-- Required work --
Give only the number of lines in the data that include the string "None".

-- Excerpted data --
* * *
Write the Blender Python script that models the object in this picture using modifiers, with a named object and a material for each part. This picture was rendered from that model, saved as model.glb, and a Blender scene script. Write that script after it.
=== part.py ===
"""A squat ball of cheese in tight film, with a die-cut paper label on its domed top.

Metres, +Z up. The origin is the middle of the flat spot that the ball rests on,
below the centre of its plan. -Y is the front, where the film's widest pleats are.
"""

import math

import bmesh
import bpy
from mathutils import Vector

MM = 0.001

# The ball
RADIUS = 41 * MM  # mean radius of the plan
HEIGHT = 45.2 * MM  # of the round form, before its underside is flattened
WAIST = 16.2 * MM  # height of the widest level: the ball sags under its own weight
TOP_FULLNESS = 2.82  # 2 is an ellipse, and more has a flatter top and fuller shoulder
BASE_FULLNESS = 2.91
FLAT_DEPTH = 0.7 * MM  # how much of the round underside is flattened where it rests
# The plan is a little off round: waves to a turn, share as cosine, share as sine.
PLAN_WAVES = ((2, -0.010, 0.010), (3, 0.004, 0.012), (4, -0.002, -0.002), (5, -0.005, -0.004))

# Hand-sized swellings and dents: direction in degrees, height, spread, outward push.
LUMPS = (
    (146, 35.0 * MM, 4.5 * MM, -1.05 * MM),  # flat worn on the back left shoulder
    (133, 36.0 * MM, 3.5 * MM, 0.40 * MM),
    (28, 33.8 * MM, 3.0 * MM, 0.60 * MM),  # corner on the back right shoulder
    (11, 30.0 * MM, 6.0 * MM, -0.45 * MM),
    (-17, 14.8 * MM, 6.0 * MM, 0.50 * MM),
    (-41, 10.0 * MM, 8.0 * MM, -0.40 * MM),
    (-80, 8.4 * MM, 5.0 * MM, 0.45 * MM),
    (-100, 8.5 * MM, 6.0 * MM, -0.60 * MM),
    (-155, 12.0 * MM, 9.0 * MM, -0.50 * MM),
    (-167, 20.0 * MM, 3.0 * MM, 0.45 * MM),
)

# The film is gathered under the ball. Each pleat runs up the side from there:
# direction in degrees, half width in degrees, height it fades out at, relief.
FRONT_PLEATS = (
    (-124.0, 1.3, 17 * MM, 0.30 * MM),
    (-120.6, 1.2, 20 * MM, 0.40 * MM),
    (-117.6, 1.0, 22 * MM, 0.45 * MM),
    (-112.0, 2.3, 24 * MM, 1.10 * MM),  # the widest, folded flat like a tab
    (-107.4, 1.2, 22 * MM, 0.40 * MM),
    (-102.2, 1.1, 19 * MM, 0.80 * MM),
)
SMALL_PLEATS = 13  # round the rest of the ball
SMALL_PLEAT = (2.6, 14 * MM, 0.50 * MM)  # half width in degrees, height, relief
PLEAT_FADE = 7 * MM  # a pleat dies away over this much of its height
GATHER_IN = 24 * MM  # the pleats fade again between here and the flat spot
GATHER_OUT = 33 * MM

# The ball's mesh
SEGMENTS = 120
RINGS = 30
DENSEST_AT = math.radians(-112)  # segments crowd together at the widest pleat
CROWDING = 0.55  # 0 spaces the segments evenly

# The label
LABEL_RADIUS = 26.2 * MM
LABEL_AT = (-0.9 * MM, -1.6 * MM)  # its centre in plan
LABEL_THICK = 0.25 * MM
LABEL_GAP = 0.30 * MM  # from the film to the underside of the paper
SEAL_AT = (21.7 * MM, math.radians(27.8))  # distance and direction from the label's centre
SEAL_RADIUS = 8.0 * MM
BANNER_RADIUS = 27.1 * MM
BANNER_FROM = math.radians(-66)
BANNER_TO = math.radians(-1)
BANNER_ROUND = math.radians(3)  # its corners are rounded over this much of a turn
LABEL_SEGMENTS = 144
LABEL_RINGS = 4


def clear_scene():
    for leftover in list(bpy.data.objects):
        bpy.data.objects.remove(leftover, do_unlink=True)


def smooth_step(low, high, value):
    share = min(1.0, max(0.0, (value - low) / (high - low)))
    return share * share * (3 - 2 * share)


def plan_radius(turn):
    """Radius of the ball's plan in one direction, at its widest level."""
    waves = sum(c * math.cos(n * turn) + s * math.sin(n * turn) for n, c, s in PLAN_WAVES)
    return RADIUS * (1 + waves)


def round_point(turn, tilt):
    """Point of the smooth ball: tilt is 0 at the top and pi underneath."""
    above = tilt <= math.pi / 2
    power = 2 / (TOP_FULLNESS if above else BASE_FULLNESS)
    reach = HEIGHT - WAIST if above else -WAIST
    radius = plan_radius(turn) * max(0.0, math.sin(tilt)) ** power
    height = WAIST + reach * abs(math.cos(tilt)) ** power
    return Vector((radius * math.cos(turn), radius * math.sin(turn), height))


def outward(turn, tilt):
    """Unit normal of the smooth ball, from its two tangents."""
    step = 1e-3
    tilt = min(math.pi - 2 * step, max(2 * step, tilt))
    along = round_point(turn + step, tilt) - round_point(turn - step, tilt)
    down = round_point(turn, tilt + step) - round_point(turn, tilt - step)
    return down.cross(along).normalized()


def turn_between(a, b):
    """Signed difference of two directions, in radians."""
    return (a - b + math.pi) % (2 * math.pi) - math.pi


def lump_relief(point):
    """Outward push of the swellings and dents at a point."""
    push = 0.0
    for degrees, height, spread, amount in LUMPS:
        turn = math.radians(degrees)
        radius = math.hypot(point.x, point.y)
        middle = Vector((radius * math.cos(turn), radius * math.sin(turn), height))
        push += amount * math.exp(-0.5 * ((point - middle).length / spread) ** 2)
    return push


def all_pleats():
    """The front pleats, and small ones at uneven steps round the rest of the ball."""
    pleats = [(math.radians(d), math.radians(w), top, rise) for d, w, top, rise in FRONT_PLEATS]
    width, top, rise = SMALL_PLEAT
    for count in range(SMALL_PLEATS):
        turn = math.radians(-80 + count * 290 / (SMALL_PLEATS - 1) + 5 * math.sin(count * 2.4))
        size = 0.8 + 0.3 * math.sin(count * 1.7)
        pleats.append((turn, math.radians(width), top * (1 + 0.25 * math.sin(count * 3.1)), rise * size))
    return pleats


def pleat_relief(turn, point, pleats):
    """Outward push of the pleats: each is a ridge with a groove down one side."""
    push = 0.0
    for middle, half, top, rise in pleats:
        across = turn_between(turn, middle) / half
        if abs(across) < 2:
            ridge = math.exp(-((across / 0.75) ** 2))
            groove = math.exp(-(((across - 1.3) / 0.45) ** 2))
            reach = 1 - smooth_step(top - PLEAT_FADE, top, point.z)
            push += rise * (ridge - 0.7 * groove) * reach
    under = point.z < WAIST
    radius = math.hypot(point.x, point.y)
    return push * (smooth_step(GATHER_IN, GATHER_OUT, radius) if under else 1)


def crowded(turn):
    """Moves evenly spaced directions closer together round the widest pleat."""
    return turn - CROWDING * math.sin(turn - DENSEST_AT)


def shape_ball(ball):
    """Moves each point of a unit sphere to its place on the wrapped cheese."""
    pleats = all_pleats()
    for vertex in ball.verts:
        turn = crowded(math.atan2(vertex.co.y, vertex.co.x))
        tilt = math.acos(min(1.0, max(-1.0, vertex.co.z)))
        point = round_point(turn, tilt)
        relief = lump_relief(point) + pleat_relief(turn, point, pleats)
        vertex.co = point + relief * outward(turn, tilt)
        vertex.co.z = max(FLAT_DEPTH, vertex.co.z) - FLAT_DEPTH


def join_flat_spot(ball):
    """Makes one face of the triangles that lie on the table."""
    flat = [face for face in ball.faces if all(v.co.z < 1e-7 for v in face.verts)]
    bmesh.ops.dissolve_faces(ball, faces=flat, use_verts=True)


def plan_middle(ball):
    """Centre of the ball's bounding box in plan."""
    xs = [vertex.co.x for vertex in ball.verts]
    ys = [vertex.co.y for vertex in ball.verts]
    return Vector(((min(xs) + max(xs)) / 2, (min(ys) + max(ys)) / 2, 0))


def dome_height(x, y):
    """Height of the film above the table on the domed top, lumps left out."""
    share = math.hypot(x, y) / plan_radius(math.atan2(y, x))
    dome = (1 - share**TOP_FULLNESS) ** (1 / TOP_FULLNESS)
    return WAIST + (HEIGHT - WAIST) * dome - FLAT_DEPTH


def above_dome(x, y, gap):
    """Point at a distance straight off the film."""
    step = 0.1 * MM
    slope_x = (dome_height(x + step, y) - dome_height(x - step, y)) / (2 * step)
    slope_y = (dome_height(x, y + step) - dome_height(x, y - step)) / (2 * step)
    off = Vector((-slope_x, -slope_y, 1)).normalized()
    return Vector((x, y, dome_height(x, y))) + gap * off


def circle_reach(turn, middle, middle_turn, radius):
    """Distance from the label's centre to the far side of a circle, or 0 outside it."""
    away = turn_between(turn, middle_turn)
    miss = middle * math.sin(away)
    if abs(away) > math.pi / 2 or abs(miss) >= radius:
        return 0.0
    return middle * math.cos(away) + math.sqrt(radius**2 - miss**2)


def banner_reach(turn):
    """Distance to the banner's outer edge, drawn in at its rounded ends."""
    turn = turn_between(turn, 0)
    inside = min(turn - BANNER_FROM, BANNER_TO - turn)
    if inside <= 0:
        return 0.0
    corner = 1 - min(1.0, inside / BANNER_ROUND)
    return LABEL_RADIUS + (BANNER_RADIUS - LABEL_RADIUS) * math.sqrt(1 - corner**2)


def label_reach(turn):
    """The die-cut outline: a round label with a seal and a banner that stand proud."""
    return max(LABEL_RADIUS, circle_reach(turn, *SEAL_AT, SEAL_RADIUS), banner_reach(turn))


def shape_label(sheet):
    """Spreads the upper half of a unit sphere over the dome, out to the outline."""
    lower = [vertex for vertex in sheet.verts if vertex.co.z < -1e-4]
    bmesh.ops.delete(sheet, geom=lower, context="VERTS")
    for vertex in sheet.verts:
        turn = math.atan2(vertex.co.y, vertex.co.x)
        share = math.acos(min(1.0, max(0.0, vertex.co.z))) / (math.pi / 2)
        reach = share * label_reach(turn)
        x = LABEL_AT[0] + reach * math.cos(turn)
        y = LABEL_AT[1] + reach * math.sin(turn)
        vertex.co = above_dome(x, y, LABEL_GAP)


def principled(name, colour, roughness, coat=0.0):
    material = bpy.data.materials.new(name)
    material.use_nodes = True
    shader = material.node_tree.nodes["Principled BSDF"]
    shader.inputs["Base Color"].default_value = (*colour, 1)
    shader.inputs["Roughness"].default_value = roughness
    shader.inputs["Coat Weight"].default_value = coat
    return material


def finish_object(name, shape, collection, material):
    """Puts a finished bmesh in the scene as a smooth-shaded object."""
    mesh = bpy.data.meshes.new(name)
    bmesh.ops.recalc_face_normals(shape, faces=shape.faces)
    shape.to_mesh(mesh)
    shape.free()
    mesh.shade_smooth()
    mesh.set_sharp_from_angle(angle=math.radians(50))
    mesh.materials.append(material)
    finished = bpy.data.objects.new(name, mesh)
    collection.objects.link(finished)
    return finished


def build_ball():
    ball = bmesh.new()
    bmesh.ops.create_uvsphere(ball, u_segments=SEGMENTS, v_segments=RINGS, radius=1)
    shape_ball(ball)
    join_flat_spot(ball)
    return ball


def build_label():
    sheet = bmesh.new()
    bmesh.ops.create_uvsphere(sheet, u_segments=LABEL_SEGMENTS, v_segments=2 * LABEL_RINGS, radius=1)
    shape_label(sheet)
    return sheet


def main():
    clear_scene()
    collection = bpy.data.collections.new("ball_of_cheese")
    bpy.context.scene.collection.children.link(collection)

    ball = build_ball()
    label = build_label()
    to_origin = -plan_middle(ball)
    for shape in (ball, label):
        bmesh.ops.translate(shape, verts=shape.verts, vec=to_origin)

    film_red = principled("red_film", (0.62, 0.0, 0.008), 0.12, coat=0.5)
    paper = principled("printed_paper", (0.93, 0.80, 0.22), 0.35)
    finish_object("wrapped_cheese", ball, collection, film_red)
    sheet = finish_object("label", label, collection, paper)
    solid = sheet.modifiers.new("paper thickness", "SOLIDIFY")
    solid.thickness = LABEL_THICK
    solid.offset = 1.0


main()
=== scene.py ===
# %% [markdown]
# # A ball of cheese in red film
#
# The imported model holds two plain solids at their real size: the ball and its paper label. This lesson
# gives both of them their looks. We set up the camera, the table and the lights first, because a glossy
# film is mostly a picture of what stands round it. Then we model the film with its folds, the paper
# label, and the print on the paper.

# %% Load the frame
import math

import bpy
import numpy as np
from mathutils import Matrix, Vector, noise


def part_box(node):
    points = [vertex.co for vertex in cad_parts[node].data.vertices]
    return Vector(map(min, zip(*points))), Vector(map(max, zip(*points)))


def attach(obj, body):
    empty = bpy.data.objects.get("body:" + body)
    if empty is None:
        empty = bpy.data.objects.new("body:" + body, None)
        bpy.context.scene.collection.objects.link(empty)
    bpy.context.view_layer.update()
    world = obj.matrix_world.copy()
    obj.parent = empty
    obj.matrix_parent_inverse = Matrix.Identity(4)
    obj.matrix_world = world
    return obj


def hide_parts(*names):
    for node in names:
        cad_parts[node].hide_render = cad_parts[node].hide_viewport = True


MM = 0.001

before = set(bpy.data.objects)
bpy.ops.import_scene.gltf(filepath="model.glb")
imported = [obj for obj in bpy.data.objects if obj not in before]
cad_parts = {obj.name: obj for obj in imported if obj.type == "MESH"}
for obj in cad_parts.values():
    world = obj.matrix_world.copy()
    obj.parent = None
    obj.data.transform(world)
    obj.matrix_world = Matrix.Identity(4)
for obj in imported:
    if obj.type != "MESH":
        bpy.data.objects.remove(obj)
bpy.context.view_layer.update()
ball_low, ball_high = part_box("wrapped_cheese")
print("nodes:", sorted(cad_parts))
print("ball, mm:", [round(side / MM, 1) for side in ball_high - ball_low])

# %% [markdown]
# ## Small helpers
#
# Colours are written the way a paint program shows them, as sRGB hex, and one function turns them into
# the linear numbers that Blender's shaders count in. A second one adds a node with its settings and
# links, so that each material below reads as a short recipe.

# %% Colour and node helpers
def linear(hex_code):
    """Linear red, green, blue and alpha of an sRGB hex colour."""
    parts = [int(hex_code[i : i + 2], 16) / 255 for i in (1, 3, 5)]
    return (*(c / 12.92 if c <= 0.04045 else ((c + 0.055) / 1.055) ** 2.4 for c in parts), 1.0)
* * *
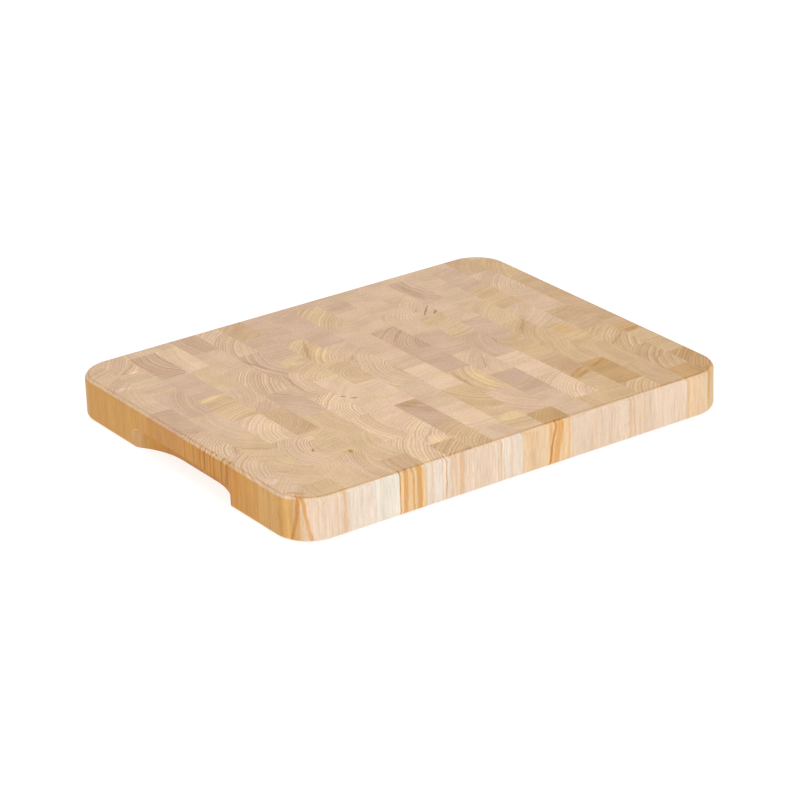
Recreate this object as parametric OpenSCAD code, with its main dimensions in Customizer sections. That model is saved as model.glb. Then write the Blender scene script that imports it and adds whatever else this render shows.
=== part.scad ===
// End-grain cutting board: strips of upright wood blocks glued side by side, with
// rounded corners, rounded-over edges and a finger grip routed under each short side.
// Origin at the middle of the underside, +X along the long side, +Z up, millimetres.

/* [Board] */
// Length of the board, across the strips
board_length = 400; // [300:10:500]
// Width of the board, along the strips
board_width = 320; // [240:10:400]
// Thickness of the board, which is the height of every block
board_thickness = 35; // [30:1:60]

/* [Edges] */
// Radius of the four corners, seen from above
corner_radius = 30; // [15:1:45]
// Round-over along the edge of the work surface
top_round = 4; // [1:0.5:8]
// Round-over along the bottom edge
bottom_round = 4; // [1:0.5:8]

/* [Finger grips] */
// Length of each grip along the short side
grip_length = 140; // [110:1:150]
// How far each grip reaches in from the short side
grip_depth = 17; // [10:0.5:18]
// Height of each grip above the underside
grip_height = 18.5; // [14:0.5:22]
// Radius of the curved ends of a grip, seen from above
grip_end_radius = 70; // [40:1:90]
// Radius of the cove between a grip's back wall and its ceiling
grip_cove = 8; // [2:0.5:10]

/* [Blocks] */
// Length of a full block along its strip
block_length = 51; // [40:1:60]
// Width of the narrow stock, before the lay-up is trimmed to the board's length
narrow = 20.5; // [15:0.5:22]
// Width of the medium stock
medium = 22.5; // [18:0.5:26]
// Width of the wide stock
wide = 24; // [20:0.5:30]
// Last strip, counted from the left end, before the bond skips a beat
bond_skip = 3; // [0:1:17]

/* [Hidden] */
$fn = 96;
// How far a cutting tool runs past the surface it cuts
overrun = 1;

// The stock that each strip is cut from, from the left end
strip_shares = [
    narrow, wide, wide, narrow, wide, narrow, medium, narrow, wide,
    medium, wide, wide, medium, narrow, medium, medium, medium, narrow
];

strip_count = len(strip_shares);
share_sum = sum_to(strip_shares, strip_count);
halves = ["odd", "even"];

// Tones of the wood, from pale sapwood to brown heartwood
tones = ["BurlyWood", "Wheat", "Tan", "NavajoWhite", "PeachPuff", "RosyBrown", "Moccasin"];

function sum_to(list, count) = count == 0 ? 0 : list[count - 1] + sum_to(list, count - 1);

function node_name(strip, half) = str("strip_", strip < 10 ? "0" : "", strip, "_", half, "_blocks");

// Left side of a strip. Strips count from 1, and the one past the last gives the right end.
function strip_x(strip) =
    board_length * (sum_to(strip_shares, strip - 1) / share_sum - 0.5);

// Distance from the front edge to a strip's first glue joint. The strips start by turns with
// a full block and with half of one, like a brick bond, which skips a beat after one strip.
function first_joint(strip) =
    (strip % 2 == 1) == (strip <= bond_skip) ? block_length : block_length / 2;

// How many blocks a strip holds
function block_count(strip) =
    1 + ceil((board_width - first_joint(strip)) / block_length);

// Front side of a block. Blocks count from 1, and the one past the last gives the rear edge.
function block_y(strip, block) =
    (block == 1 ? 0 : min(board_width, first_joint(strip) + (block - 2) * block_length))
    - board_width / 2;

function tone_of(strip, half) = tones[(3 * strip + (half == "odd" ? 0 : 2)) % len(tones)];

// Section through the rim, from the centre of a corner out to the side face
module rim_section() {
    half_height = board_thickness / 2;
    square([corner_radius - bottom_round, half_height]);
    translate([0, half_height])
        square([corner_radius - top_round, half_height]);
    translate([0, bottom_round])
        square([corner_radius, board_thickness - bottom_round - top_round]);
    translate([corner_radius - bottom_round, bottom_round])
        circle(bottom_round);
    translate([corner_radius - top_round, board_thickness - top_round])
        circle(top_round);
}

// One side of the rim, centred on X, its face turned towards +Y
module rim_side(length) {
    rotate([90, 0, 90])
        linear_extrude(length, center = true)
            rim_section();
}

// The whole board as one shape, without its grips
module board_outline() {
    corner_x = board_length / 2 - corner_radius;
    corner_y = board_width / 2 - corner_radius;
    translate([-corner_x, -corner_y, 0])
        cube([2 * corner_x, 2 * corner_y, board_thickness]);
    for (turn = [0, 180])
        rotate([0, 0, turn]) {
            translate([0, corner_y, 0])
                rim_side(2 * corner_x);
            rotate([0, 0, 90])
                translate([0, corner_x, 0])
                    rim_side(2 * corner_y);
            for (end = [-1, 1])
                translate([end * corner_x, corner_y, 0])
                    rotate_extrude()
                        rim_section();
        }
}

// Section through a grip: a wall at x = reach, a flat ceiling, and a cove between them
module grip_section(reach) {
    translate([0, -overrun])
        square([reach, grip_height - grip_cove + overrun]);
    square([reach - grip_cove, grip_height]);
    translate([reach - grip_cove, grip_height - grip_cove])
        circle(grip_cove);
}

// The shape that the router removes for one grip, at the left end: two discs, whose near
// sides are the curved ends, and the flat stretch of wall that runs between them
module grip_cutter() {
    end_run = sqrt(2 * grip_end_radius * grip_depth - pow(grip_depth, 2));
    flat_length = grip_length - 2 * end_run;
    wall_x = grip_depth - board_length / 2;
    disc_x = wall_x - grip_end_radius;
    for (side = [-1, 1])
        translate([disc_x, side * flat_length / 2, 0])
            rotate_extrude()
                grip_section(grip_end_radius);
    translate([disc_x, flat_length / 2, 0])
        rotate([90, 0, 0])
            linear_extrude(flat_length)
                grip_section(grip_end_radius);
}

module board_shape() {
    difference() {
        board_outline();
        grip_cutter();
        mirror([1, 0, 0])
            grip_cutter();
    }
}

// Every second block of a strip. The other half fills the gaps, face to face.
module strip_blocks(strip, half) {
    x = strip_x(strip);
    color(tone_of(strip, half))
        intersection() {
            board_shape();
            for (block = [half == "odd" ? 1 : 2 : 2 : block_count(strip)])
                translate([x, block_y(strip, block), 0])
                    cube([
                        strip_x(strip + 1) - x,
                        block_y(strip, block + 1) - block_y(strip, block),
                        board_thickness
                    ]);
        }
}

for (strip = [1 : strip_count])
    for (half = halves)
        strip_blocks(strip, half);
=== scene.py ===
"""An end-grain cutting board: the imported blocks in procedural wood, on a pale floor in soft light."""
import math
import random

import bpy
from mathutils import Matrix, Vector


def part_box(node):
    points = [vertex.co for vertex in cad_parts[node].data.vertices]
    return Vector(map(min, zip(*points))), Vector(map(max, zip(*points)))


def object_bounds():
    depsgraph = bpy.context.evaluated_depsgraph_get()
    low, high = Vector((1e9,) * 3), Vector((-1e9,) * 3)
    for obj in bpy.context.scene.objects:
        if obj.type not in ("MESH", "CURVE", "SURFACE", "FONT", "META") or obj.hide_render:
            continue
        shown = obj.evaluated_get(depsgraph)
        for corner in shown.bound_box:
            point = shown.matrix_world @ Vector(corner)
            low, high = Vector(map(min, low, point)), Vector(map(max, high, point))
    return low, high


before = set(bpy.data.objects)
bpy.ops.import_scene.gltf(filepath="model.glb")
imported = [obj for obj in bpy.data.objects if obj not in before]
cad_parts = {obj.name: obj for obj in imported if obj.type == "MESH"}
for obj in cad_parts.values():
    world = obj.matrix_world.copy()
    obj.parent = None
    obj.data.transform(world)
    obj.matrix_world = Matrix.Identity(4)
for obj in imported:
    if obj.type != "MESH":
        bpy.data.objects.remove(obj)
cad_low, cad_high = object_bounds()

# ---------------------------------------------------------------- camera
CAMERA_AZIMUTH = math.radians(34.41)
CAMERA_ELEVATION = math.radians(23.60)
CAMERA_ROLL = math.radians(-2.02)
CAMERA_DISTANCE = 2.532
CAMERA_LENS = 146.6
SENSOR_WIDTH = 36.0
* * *
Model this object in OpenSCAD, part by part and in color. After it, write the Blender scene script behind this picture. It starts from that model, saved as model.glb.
* * *
-- Response to this exercise --
4